If I had a flash sports car, and it was my only form of motorised transport, and I wanted to bring a bike along, the Komodo would be an ideal product for me. But I don’t — I own a 2007 Renault Megane.

Out of the two racks tested it’s no surprise that I preferred the Bomber 2. For starters, it holds two bikes, fits on pretty much any car, and does the same job as the Komodo at about a third of the price. It’s portable, lightweight (for a rack) and holds bikes just as well as any high-quality rack I’ve used in the past. There are very few downsides, bar the slightly higher-than-average price and the aforementioned security issue.

Over the course of a month-long Roadtripping adventure we used the Mini Bomber 2 on a daily basis, throwing bikes on and off the roof for photo shoots in multiple locations. Not once did it cause us problems, nor did we have to adjust and re-pump the buttons too often to secure the rack.
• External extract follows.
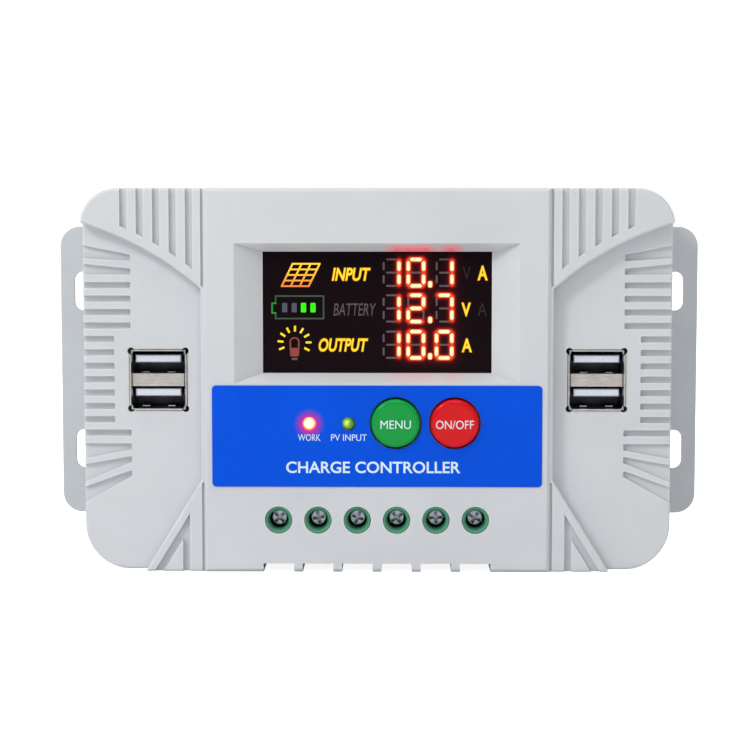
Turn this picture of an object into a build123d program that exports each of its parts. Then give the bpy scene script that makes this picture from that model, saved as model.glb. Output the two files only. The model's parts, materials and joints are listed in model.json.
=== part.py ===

It worked faultlessly in every type of weather, from 35-degree sunshine to snow storms (both of which we had in the course of a week in Switzerland). The clamps for the forks are secure and like every other part of both racks, they’re made from high-quality materials.

If you look after the rubber pads (which are also replaceable), the Mini Bomber 2 strikes me as a rack that would see years of service, no matter what car you put it on. For its slightly higher than average price you’re getting a product that, if you change car or travel enough, will soon pay for itself.

It’s a well made, well thought out rack that sucks in only the way you’d want it to.